As geopolitical tensions surge across the globe, the Pentagon is kicking its efforts to shore up the defense industrial base into high gear.  Speaking at the 2023 Defense Conference, Laura Taylor-Kale, Assistant Secretary of Defense for industrial Base Policy, said the U.S. Department of Defense hopes to release its first-ever National Defense Industrial Strategy and subsequent DoD implementation plan in December. The strategy’s goal is to create a “clear road map for how the department will prioritize and modernize the U.S. industrial base.”

According to Taylor-Kale, the key areas of the strategy are:

  • Creating resilient supply chains
  • Having an industrial base that can produce capabilities, services and technologies that are needed at speed, scale and cost
  • Ensuring workforce readiness and development
  • Delivering flexible acquisitions
  • Building in metrics for measurable outcomes

Taylor-Kale stressed DoD’s emphasis on partnerships in an effort to “attract new, innovative, non-traditional companies into the industrial base, particularly those that connect dual-use technologies with the emerging needs of the warfighter.”  

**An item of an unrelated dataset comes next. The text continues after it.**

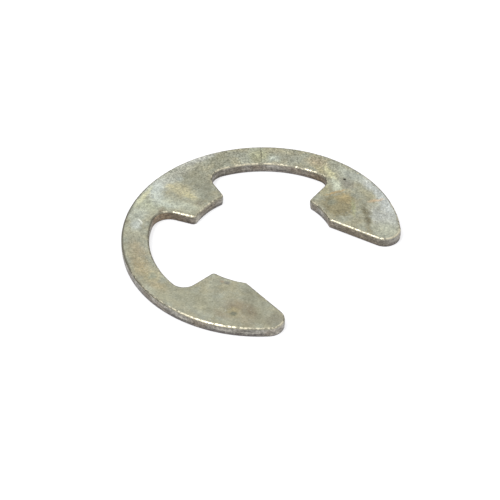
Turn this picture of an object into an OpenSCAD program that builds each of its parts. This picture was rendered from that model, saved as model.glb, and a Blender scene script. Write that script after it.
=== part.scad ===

As followers of ARPN well know, critical minerals are integral components of 21st century military technology, and DoD has taken significant steps to bolster supplies of the metals and minerals needed to create and sustain a “modern defense industrial ecosystem” in recent months. A key vehicle to do so has been Title III of the Defense Production Act (DPA) (see ARPN’s coverage of DPA funding awards here and here). 

Taylor-Kale has emphasized DoD’s focus on securing domestic mineral resource supply chains in these funding announcements, stating, for example that

“[i]n investing in domestic (…) resources, Industrial Base Policy is building a sustainable, responsible industrial base capable of meeting our future national defense challenges.  Investments such as these execute President Biden’s focus on strengthening supply chains for critical minerals for large capacity batteries and are one step in the Defense Department’s strategy for minerals and materials related to batteries.”

ARPN will be watching to see whether critical mineral supply chains will be afforded their own separate chapter in the strategy, guided by our credo that the first word in supply chain is… supply.